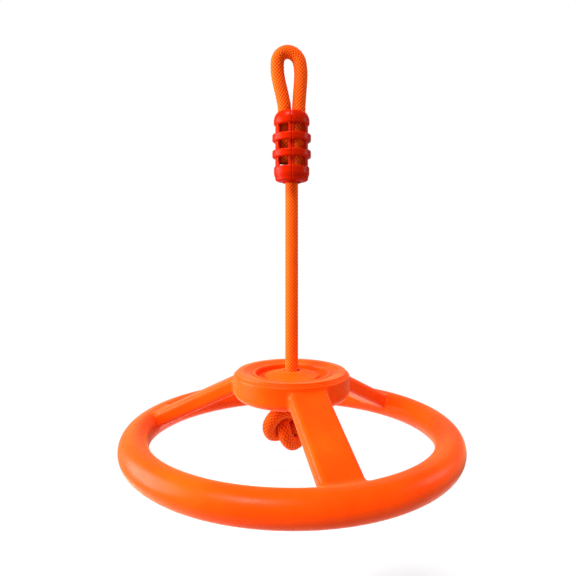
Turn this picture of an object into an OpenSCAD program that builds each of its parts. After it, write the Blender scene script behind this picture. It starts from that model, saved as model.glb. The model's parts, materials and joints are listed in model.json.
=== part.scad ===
/* [Wheel] */
// Outer diameter of the rim
rim_d = 300; // [270:1:330]
// Diameter of the rim's tube
rim_tube_d = 25.2; // [22:0.1:30]
// Wall of the hollow mouldings
wall = 3; // [2:0.1:4]
// Height of the drum's underside above the rim's middle
hub_lift = 34; // [25:1:40]
// Diameter of the hub's drum
drum_d = 104; // [96:1:112]
// Height of the hub's drum
drum_h = 21; // [20:0.1:22]
// Width of a spoke
spoke_w = 33; // [26:1:40]
// Thickness of a spoke
spoke_t = 14; // [11:0.5:16]
// Turn of the first spoke from -Y, counter-clockwise seen from above
spoke_turn = 15.5; // [0:0.5:60]

/* [Hub fittings] */
// Diameter of the cap over the drum
cap_d = 100; // [94:1:102]
// Diameter of the bush's flange
flange_d = 48.6; // [40:0.1:50]
// Diameter of the bush's sleeve
sleeve_d = 20; // [18:0.1:22]
// Running clearance round the sleeve
running_gap = 0.06; // [0.02:0.01:0.1]
// Diameter of the washer on the knot
washer_d = 42; // [34:1:46]

/* [Clamp] */
// Height of the rope clamp
clamp_h = 63; // [58:1:70]
// Diameter of the clamp's bands
band_d = 35; // [33.5:0.1:38]
// Diameter of the clamp's upright bars
bar_d = 29.6; // [28.6:0.1:31]
// Width of the front and rear bars
bar_w = 5.4; // [3:0.2:7]
// Width of the side bars
side_bar_w = 16; // [12:0.5:18]

/* [Rope] */
// Diameter of the rope under load
rope_d = 11.8; // [10:0.1:12]
// Diameter of the slack rope in the eye
eye_rope_d = 12.6; // [11:0.1:12.7]
// Depth of the rim's middle below the eye's bearing point
drop = 339; // [330:1:420]

/* [Hidden] */

orange = [1.0, 0.33, 0.05];
deep_orange = [0.93, 0.29, 0.05];
red = [0.84, 0.12, 0.02];
steel = [0.72, 0.73, 0.75];
smooth = 128;
fine = 48;
step = 0.01;

// Wheel
tube_r = rim_tube_d / 2;
rim_r = rim_d / 2 - tube_r;
drum_r = drum_d / 2;
drum_fillet = 7;
sleeve_r = sleeve_d / 2;
bore_r = sleeve_r + running_gap;
boss_r = sleeve_r + wall;
boss_top = hub_lift + 13.4;
recess_r = 24.5;
recess_h = 4;
spoke_top_hub = hub_lift + 16.2;
spoke_top_rim = 12.5;
spoke_foot_r = 129;
spoke_edge = 4.5;
spoke_start_r = 47;
spoke_end_r = rim_r - 1.5;
spoke_slope = atan((spoke_top_hub - spoke_top_rim) / (spoke_foot_r - drum_r));

// Hub cap and bush
cap_r = cap_d / 2;
cap_base = hub_lift + drum_h + 0.4;
cap_top = cap_base + 2.2;
cap_shoulder = 1.8;
crest_r = 44;
well_r = 32.5;
well_lip = cap_top - 1.7;
well_floor = cap_top - 7.2;
bead_r = 1.1;
spigot_gap = 0.1;
flange_r = flange_d / 2;
flange_base = well_floor + 0.3;
flange_edge = flange_base + 2.8;
flange_top = cap_top - 0.2;
rope_bore_r = 6.6;
washer_mouth_r = 8.9;
washer_t = 2;
washer_top = hub_lift + recess_h;

// Clamp, measured up from its lower end
FOOT_OUTLINE = [[0, 0], [12.4, 0], [14.4, 1], [15.4, 3], [16, 13.6], [0, 13.6]];
SHOULDER_OUTLINE = [
    [0, 0], [16.2, 0], [16, 5], [15.2, 9.6], [14.4, 11.6], [13.2, 12.6], [0, 12.6]
];
mouth_r = 6.5;
lip_r = 8.2;
lip_h = 1.2;
cavity_r = 12.9;
cavity_base = 4;
cavity_top = clamp_h - 7;
strand_x = eye_rope_d / 2 + 0.05;
recess_rows = [13.6, 28.2, 42.8];
row_h = 7.6;
peg_r = 0.9;
peg_l = 2;
peg_y = 14.5;
peg_rows = [8, clamp_h - 9];
clamp_z = -111.4;
pivot_z = clamp_z - lip_h - 1;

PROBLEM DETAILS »
Everything from the first line above up to and including the line that contains "spoke_turn = 15.5; // [0:0.5:60]" should be printed exactly; please print only that.

EXERCISE ANSWER »
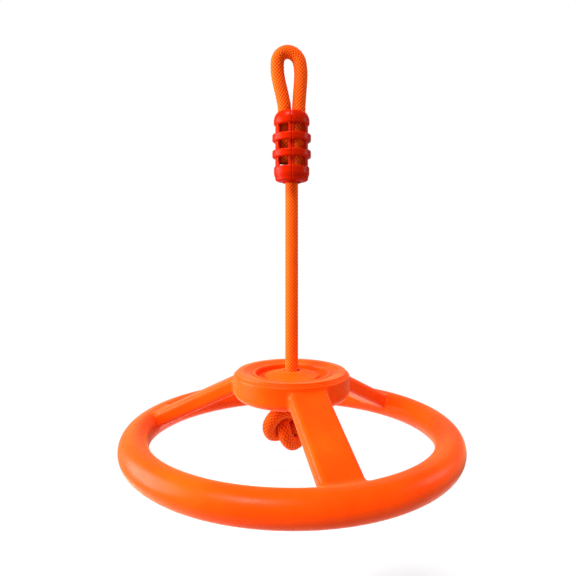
Turn this picture of an object into an OpenSCAD program that builds each of its parts. After it, write the Blender scene script behind this picture. It starts from that model, saved as model.glb. The model's parts, materials and joints are listed in model.json.
=== part.scad ===
/* [Wheel] */
// Outer diameter of the rim
rim_d = 300; // [270:1:330]
// Diameter of the rim's tube
rim_tube_d = 25.2; // [22:0.1:30]
// Wall of the hollow mouldings
wall = 3; // [2:0.1:4]
// Height of the drum's underside above the rim's middle
hub_lift = 34; // [25:1:40]
// Diameter of the hub's drum
drum_d = 104; // [96:1:112]
// Height of the hub's drum
drum_h = 21; // [20:0.1:22]
// Width of a spoke
spoke_w = 33; // [26:1:40]
// Thickness of a spoke
spoke_t = 14; // [11:0.5:16]
// Turn of the first spoke from -Y, counter-clockwise seen from above
spoke_turn = 15.5; // [0:0.5:60]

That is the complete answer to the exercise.